To accommodate all the components and also to streamline the shielding design process, the second design has the shielded and unshielded parts on different sides of the PCB. This makes space for all the components and we can have a one size fits all shielding on the shielded side as seen in Figure 4. For the other side where components have to be exposed, we can have cut outs on the shielding. However, having the high and low voltage components on the same PCB makes it dangerous, especially when the components are placed quite closely to each other. In addition, having all the components on 1 PCB makes it difficult for the two electrical team members to work on the project separately, as Sowmya is working on the COTS MCUs and ZSOM whilst Wei Hao is working on the GM Tube and high voltage converter. This reduces the efficiency.

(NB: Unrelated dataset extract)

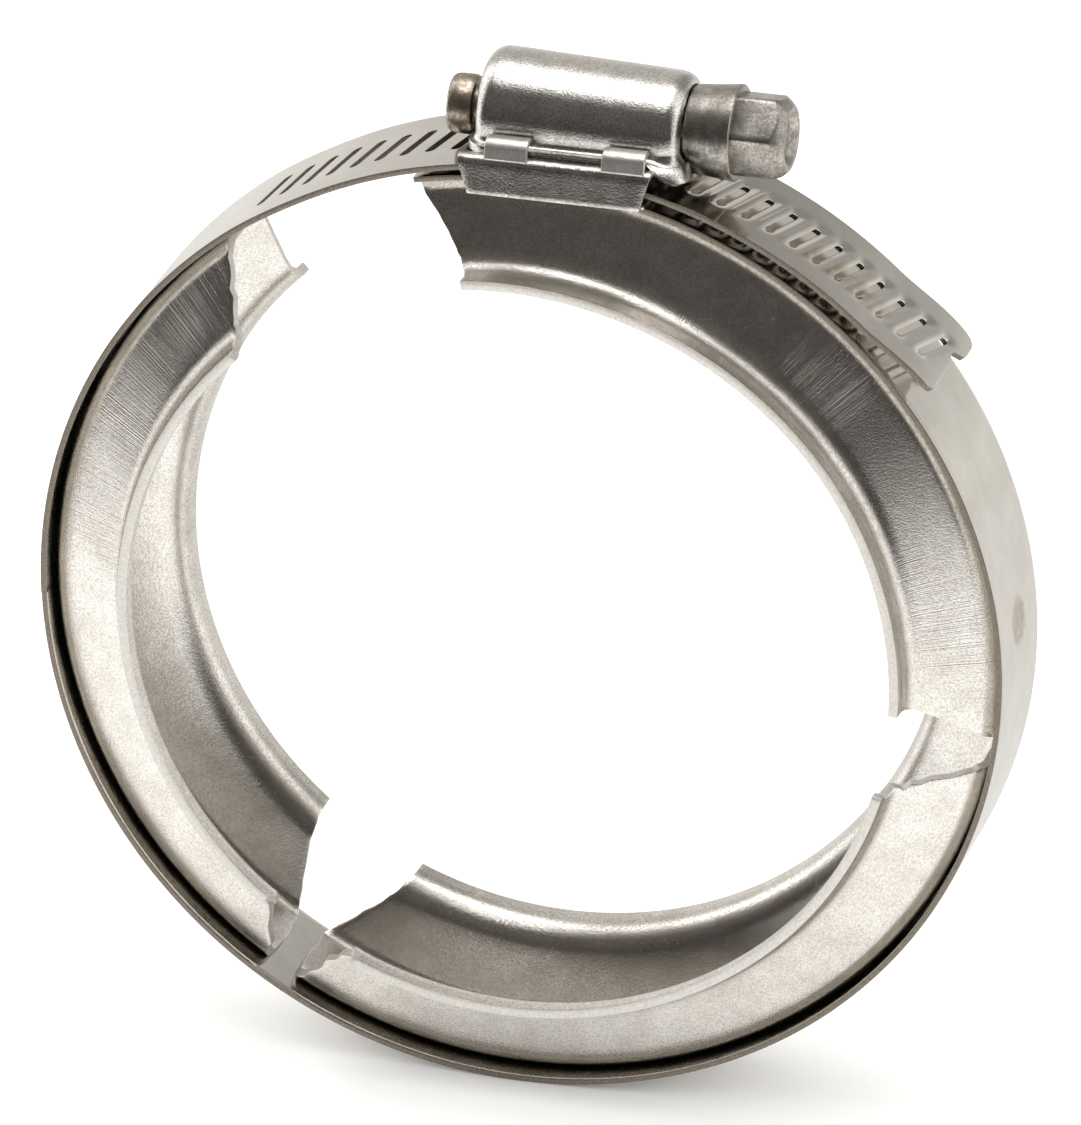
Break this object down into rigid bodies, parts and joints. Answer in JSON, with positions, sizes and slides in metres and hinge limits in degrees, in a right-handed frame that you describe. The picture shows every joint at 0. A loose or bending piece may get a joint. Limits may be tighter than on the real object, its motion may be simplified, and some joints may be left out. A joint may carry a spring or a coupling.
{
  "type": "V-retainer band clamp",
  "caption": "Worm-drive band clamp with V-section retainers that draws two flanged pipe ends together.",
  "frame": {"origin": "centre of the ring, at the middle of the band's width", "axes": "+Y along the ring's axis, +Z towards the screw, +X along the screw towards its hex head"},
  "size_m": [0.098, 0.023, 0.1075],
  "materials": {
    "band_steel": "satin rolled stainless strip with bright sheared edges",
    "retainer_steel": "roll-formed stainless sheet with fine grain and bright bend lines",
    "housing_steel": "pressed stainless sheet, bright and finely grained",
    "screw_steel": "dull plated steel, mottled"
  },
  "bodies": {
    "housing": {"retainer_top": "retainer_steel", "band_fixed_section": "band_steel", "housing_saddle": "housing_steel", "housing_dome": "housing_steel"},
    "screw": {"worm_screw": "screw_steel"},
    "lower_segment": {"retainer_lower": "retainer_steel", "band_lower_section": "band_steel"},
    "left_segment": {"retainer_left": "retainer_steel", "band_left_section": "band_steel"},
    "strap": {"slotted_strap": "band_steel"}
  },
  "joints": [
    {"name": "screw_turn", "type": "hinge", "parent": "housing", "child": "screw", "pos_m": [0.006, 0, 0.05245], "axis": [-1, 0, 0], "range_deg": [-1440, 1440]},
    {"name": "right_gap_flex", "type": "hinge", "parent": "housing", "child": "lower_segment", "pos_m": [0.04809, 0, -0.0077], "axis": [0, 1, 0], "range_deg": [-5, 5]},
    {"name": "lower_gap_flex", "type": "hinge", "parent": "lower_segment", "child": "left_segment", "pos_m": [-0.02552, 0, -0.04148], "axis": [0, 1, 0], "range_deg": [-3.5, 3.5]},
    {"name": "left_gap_flex", "type": "hinge", "parent": "left_segment", "child": "strap", "pos_m": [-0.0289, 0, 0.0392], "axis": [0, 1, 0], "range_deg": [-4.7, 4.7]}
  ],
  "couplings": [
    {"joint": "right_gap_flex", "follows": "screw_turn", "ratio": 0.0033091},
    {"joint": "lower_gap_flex", "follows": "screw_turn", "ratio": 0.0022751},
    {"joint": "left_gap_flex", "follows": "screw_turn", "ratio": 0.0030577}
  ]
}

To resolve the safety issue and increase the efficiency, the third design was developed with 2 PCBs, one for low voltage and one for high voltage. The design is a sandwich structure where the shielded components are in between the PCBs, surrounded by a central shielding as shown in Figure X. The exposed components are on the outside of the 2 PCBs as shown in Figure X. The modularity of the two PCBs makes it such that they can be worked on separately before assembling together. However, more optimisation has to be done to place all the components safely from each other and also to fit the height of the payload within the 0.5U limit.
The CAD model of the current design can be found in Appendix B4, detailed specifications can be found in Appendix B5 and properties of the components used can be found in Appendix B6.
5.4 Future Work
Moving forward, more data regarding the effectiveness of shielding has to be collected to build a more comprehensive database. This will help in calibration of the GM Tube. More design optimisations have to be made to the payload to maximise shielding, optimise dimensions, weight and placements. Mechanical testing and simulations such as vibration, shock, thermal tests have to be done as well. More details regarding the future work can be found in the Future Work session.